A company is deemed to receive dividends after the deduction of 10% tax at source.
This deemed deduction applies irrespective of whether the dividend is received
from a UK company or an overseas company. If the dividend is paid by an overseas
company, any tax deducted at source in the overseas country is ignored.
FII is the term used for the grossed up amount of dividends received. In other
words, FII is the amount of dividends received multiplied by a factor 100/90 (i.e.
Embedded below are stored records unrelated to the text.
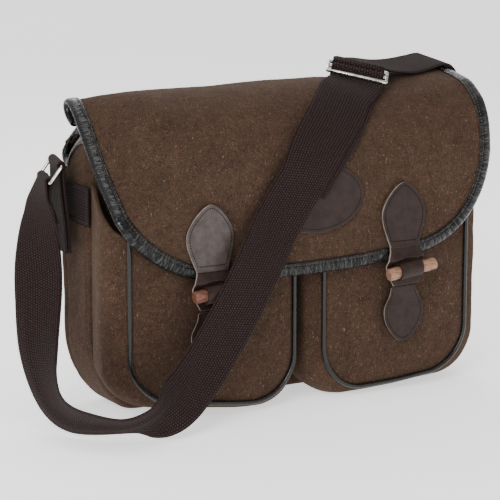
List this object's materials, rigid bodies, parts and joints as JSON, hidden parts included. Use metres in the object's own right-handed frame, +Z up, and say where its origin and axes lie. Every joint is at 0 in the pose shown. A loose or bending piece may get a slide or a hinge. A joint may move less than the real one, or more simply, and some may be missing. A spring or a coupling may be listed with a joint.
{
  "type": "hunting game bag",
  "caption": "Hunting game bag of wool felt with a bound flap, two bellows pockets with toggle closures and a webbing shoulder strap.",
  "frame": {"origin": "centre of the body's flat bottom", "axes": "+Z up through the mouth, -Y out of the front with the flap and pockets, +X to the right as the front is faced"},
  "size_m": [0.4992, 0.2001, 0.329],
  "materials": {
    "wool_felt": "matt",
    "black_leather": "glossy",
    "brown_leather": "satin",
    "webbing": "matt",
    "wood": "satin",
    "nickel": "polished"
  },
  "bodies": {
    "root": {"body": "wool_felt", "flap": "wool_felt", "flap_binding": "black_leather", "label_patch": "brown_leather", "left_flap_tab": "brown_leather", "left_pocket": "wool_felt", "left_pocket_piping": "black_leather", "left_pocket_tab": "brown_leather", "left_ring": "nickel", "left_ring_tab": "webbing", "left_side_patch": "webbing", "left_toggle": "wood", "mouth_binding": "black_leather", "right_flap_tab": "brown_leather", "right_pocket": "wool_felt", "right_pocket_piping": "black_leather", "right_pocket_tab": "brown_leather", "right_ring": "nickel", "right_ring_tab": "webbing", "right_side_patch": "webbing", "right_toggle": "wood", "short_strap": "webbing", "shoulder_strap": "webbing", "strap_slider": "nickel"}
  },
  "joints": []
}
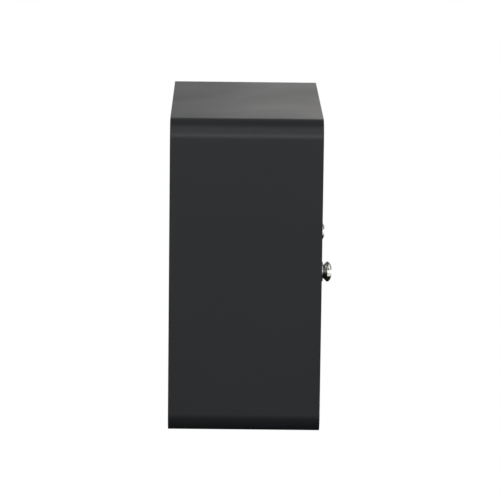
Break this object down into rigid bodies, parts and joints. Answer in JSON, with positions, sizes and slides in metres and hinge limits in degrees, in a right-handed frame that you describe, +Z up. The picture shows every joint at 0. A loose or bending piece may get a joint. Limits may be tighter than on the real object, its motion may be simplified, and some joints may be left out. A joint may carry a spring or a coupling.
{
  "type": "wall mounted soap dispenser",
  "caption": "Square-fronted wall cabinet in black coated steel with two polished push buttons, each working a soap pump and outlet under the box, behind a lockable door.",
  "frame": {"origin": "centre of the wall face, on the back plate", "axes": "+Y points into the wall and the front faces -Y; +Z is up; +X is to the right of a person who faces the front"},
  "size_m": [0.3, 0.1547, 0.304],
  "materials": {
    "powder_coated_steel": "satin black powder coat",
    "zinc_plated_steel": "zinc plated",
    "polished_steel": "polished",
    "nickel_plated_brass": "nickel plated",
    "tank_polyethylene": "translucent natural polyethylene",
    "lid_plastic": "fine texture",
    "pump_acetal": "moulded white acetal",
    "seal_rubber": "matte",
    "hose_vinyl": "clear flexible vinyl",
    "spring_steel": "bright drawn wire",
    "window_acrylic": "clear polished acrylic"
  },
  "bodies": {
    "cabinet": {"casing": "powder_coated_steel", "front_panel": "powder_coated_steel", "back_plate": "zinc_plated_steel", "tank_shelf": "zinc_plated_steel", "top_hinge_bracket": "zinc_plated_steel", "bottom_hinge_bracket": "zinc_plated_steel", "lock_catch": "zinc_plated_steel", "shelf_screw_1": "zinc_plated_steel", "shelf_screw_2": "zinc_plated_steel", "shelf_screw_3": "zinc_plated_steel", "shelf_screw_4": "zinc_plated_steel", "left_button_bush": "nickel_plated_brass", "left_bush_nut": "nickel_plated_brass", "left_pump_body": "pump_acetal", "left_inlet_valve": "seal_rubber", "left_return_spring": "spring_steel", "left_nozzle": "pump_acetal", "left_nozzle_nut": "pump_acetal", "left_drip_valve": "seal_rubber", "left_delivery_hose": "hose_vinyl", "left_feed_hose": "hose_vinyl", "left_tank": "tank_polyethylene", "left_lid_pin": "zinc_plated_steel", "right_button_bush": "nickel_plated_brass", "right_bush_nut": "nickel_plated_brass", "right_pump_body": "pump_acetal", "right_inlet_valve": "seal_rubber", "right_return_spring": "spring_steel", "right_nozzle": "pump_acetal", "right_nozzle_nut": "pump_acetal", "right_drip_valve": "seal_rubber", "right_delivery_hose": "hose_vinyl", "right_feed_hose": "hose_vinyl", "right_tank": "tank_polyethylene", "right_lid_pin": "zinc_plated_steel"},
    "door": {"door_panel": "powder_coated_steel", "top_hinge_pin": "zinc_plated_steel", "bottom_hinge_pin": "zinc_plated_steel", "lock_barrel": "nickel_plated_brass", "lock_nut": "nickel_plated_brass", "left_sight_window": "window_acrylic", "right_sight_window": "window_acrylic"},
    "lock": {"lock_plug": "nickel_plated_brass", "lock_cam": "zinc_plated_steel", "cam_screw": "zinc_plated_steel"},
    "left_plunger": {"left_button": "polished_steel", "left_stem": "zinc_plated_steel", "left_piston": "pump_acetal", "left_piston_seal": "seal_rubber"},
    "left_lid": {"left_filler_lid": "lid_plastic"},
    "right_plunger": {"right_button": "polished_steel", "right_stem": "zinc_plated_steel", "right_piston": "pump_acetal", "right_piston_seal": "seal_rubber"},
    "right_lid": {"right_filler_lid": "lid_plastic"}
  },
  "joints": [
    {"name": "door_swing", "type": "hinge", "parent": "cabinet", "child": "door", "pos_m": [0.0725, -0.1387, 0], "axis": [0, 0, 1], "range_deg": [0, 105]},
    {"name": "lock_turn", "type": "hinge", "parent": "door", "child": "lock", "pos_m": [-0.07, -0.1442, 0.06], "axis": [0, 1, 0], "range_deg": [0, 90]},
    {"name": "left_push", "type": "slide", "parent": "cabinet", "child": "left_plunger", "axis": [0, 1, 0], "range_m": [0, 0.008], "stiffness_N_per_m": 600, "springref_m": -0.015, "deforming": ["left_return_spring"]},
    {"name": "right_push", "type": "slide", "parent": "cabinet", "child": "right_plunger", "axis": [0, 1, 0], "range_m": [0, 0.008], "stiffness_N_per_m": 600, "springref_m": -0.015, "deforming": ["right_return_spring"]},
    {"name": "left_lid_flip", "type": "hinge", "parent": "cabinet", "child": "left_lid", "pos_m": [-0.042, -0.071, 0.088], "axis": [-1, 0, 0], "range_deg": [0, 95]},
    {"name": "right_lid_flip", "type": "hinge", "parent": "cabinet", "child": "right_lid", "pos_m": [0.042, -0.071, 0.088], "axis": [-1, 0, 0], "range_deg": [0, 95]}
  ]
}
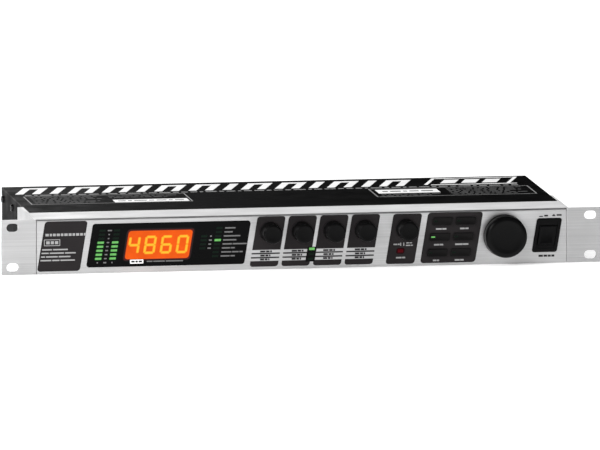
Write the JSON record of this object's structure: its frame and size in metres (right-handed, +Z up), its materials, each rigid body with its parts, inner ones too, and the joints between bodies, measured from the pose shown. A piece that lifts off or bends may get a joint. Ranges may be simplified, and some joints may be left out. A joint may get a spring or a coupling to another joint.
{
  "type": "rack effects unit",
  "caption": "Low rack-mount effects processor with slotted ears, a display window, rotary knobs, push buttons, a jog wheel, a power button and rear connectors.",
  "frame": {"origin": "centre of the four rack slots, in the plane of the ears' rear faces", "axes": "+X to the right seen from the front, +Y to the rear, away from the user, +Z up"},
  "size_m": [0.4826, 0.21, 0.044],
  "materials": {
    "black_steel": "satin black powder coat, fine texture",
    "brushed_front": "horizontally brushed, clear anodised",
    "brushed_ear": "horizontally brushed, clear anodised",
    "smoked_lens": "smoked acrylic, polished",
    "lcd_amber": "backlit amber display",
    "led_bar": "diffused bar lamps",
    "circuit_board": "green solder mask",
    "chip_plastic": "moulded black",
    "transformer_iron": "laminated core",
    "zinc_steel": "zinc plated",
    "ribbon_grey": "flat cable",
    "gloss_black": "gloss black",
    "button_black": "fine matt moulding",
    "knob_black": "soft-touch matt",
    "wheel_black": "satin, turned face",
    "connector_plastic": "glass-filled black",
    "nickel": "nickel plated",
    "gold_contact": "gold plated",
    "fuse_glass": "clear glass tube",
    "black_screw": "black oxide"
  },
  "bodies": {
    "chassis": {"board_posts": "zinc_steel", "chassis_tray": "black_steel", "connector_screws": "black_screw", "control_board": "circuit_board", "cover_screws": "black_screw", "display_board": "circuit_board", "display_lens": "smoked_lens", "ear_screws": "black_screw", "effect_leds": "led_bar", "encoder_bodies": "zinc_steel", "front_panel": "brushed_front", "inlet_blades": "nickel", "jack_nuts": "nickel", "lcd_module": "lcd_amber", "level_switch_body": "connector_plastic", "main_board": "circuit_board", "mains_inlet": "connector_plastic", "mains_transformer": "transformer_iron", "meter_leds": "led_bar", "midi_sockets": "connector_plastic", "panel_lamps": "led_bar", "phone_jacks": "connector_plastic", "power_switch_body": "chip_plastic", "power_switch_frame": "gloss_black", "rack_ear_left": "brushed_ear", "rack_ear_right": "brushed_ear", "rear_panel": "black_steel", "ribbon_cable": "ribbon_grey", "signal_chips": "chip_plastic", "supply_board": "circuit_board", "tact_switches": "chip_plastic", "top_cover": "black_steel", "xlr_inputs": "connector_plastic", "xlr_outputs": "connector_plastic", "xlr_pins": "gold_contact"},
    "edit_knob_1_body": {"edit_knob_1": "knob_black", "edit_shaft_1": "zinc_steel"},
    "edit_knob_2_body": {"edit_knob_2": "knob_black", "edit_shaft_2": "zinc_steel"},
    "edit_knob_3_body": {"edit_knob_3": "knob_black", "edit_shaft_3": "zinc_steel"},
    "edit_knob_4_body": {"edit_knob_4": "knob_black", "edit_shaft_4": "zinc_steel"},
    "modifier_push": {"modifier_push_rod": "chip_plastic"},
    "modifier_knob_body": {"modifier_knob": "knob_black", "modifier_shaft": "zinc_steel"},
    "jog_wheel_body": {"jog_wheel": "wheel_black", "wheel_shaft": "zinc_steel"},
    "button_1_body": {"button_1": "button_black"},
    "button_2_body": {"button_2": "button_black"},
    "button_3_body": {"button_3": "button_black"},
    "button_4_body": {"button_4": "button_black"},
    "button_5_body": {"button_5": "button_black"},
    "button_6_body": {"button_6": "button_black"},
    "power_button_body": {"power_button": "button_black"},
    "fuse_drawer_body": {"fuse_drawer": "connector_plastic", "fuse": "fuse_glass"},
    "level_cap_body": {"level_switch_cap": "button_black"},
    "latch_left_body": {"xlr_latch_left": "nickel"},
    "latch_right_body": {"xlr_latch_right": "nickel"}
  },
  "joints": [
    {"name": "edit_turn_1", "type": "hinge", "parent": "chassis", "child": "edit_knob_1_body", "pos_m": [-0.0258, -0.002, 0.008], "axis": [0, -1, 0], "continuous": true},
    {"name": "edit_turn_2", "type": "hinge", "parent": "chassis", "child": "edit_knob_2_body", "pos_m": [-0.0004, -0.002, 0.008], "axis": [0, -1, 0], "continuous": true},
    {"name": "edit_turn_3", "type": "hinge", "parent": "chassis", "child": "edit_knob_3_body", "pos_m": [0.025, -0.002, 0.008], "axis": [0, -1, 0], "continuous": true},
    {"name": "edit_turn_4", "type": "hinge", "parent": "chassis", "child": "edit_knob_4_body", "pos_m": [0.0504, -0.002, 0.008], "axis": [0, -1, 0], "continuous": true},
    {"name": "modifier_press", "type": "slide", "parent": "chassis", "child": "modifier_push", "axis": [0, 1, 0], "range_m": [0, 0.0005], "stiffness_N_per_m": 1200},
    {"name": "modifier_turn", "type": "hinge", "parent": "modifier_push", "child": "modifier_knob_body", "pos_m": [0.0837, -0.002, 0.008], "axis": [0, -1, 0], "continuous": true},
    {"name": "wheel_turn", "type": "hinge", "parent": "chassis", "child": "jog_wheel_body", "pos_m": [0.163, -0.002, 0.00095], "axis": [0, -1, 0], "continuous": true},
    {"name": "button_press_1", "type": "slide", "parent": "chassis", "child": "button_1_body", "axis": [0, 1, 0], "range_m": [0, 0.0007], "stiffness_N_per_m": 500},
    {"name": "button_press_2", "type": "slide", "parent": "chassis", "child": "button_2_body", "axis": [0, 1, 0], "range_m": [0, 0.0007], "stiffness_N_per_m": 500},
    {"name": "button_press_3", "type": "slide", "parent": "chassis", "child": "button_3_body", "axis": [0, 1, 0], "range_m": [0, 0.0007], "stiffness_N_per_m": 500},
    {"name": "button_press_4", "type": "slide", "parent": "chassis", "child": "button_4_body", "axis": [0, 1, 0], "range_m": [0, 0.0007], "stiffness_N_per_m": 500},
    {"name": "button_press_5", "type": "slide", "parent": "chassis", "child": "button_5_body", "axis": [0, 1, 0], "range_m": [0, 0.0007], "stiffness_N_per_m": 500},
    {"name": "button_press_6", "type": "slide", "parent": "chassis", "child": "button_6_body", "axis": [0, 1, 0], "range_m": [0, 0.0007], "stiffness_N_per_m": 500},
    {"name": "power_press", "type": "slide", "parent": "chassis", "child": "power_button_body", "axis": [0, 1, 0], "range_m": [-0.0035, 0]},
    {"name": "fuse_drawer_slide", "type": "slide", "parent": "chassis", "child": "fuse_drawer_body", "axis": [0, 1, 0], "range_m": [0, 0.02]},
    {"name": "level_slide", "type": "slide", "parent": "chassis", "child": "level_cap_body", "axis": [1, 0, 0], "range_m": [0, 0.003]},
    {"name": "latch_press_left", "type": "slide", "parent": "chassis", "child": "latch_left_body", "axis": [0, -1, 0], "range_m": [0, 0.0015], "stiffness_N_per_m": 500},
    {"name": "latch_press_right", "type": "slide", "parent": "chassis", "child": "latch_right_body", "axis": [0, -1, 0], "range_m": [0, 0.0015], "stiffness_N_per_m": 500}
  ]
}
FII = dividends received × 100/90).
In an examination question, the amount of cash dividends received will probably
be given. This cash amount should be grossed up to calculate the FII for inclusion in
the profits computation.
Intra-group dividends are not FII. Therefore, where a company receives dividends
from a subsidiary (i.e. where it owns more than 50% of the shares in the company
paying the dividend), these dividends are ignored and are not treated as FII. The
group implications of corporation tax are considered in more detail in a later
chapter.
Example
For the year ended 31 March 2010 B Ltd has trading income of £200,000 and
property income of £6,000. It received net dividends of £3,150 from a foreign
company. Overseas tax at the rate of 15% was withheld from this dividend. B Ltd
also received cash dividends of £7,200 from a non-associated UK company.
Required
Calculate the profits of B Ltd for the purpose of determining the appropriate rate of
corporation tax.
Answer
B Ltd - Corporation tax computation – year ended 31 March 2010
£
Trading income 200,000
UK property income 6,000
PCTCT 206,000
FII (£7,200 + £3,150) × 100/90 11,500
Profits for determining the rate of corporation tax 217,500
Note
UK and overseas dividends are ignored in calculating PCTCT as they are not
taxable. However, they are grossed up at the rate of 100/90 and brought into the
calculation of profits.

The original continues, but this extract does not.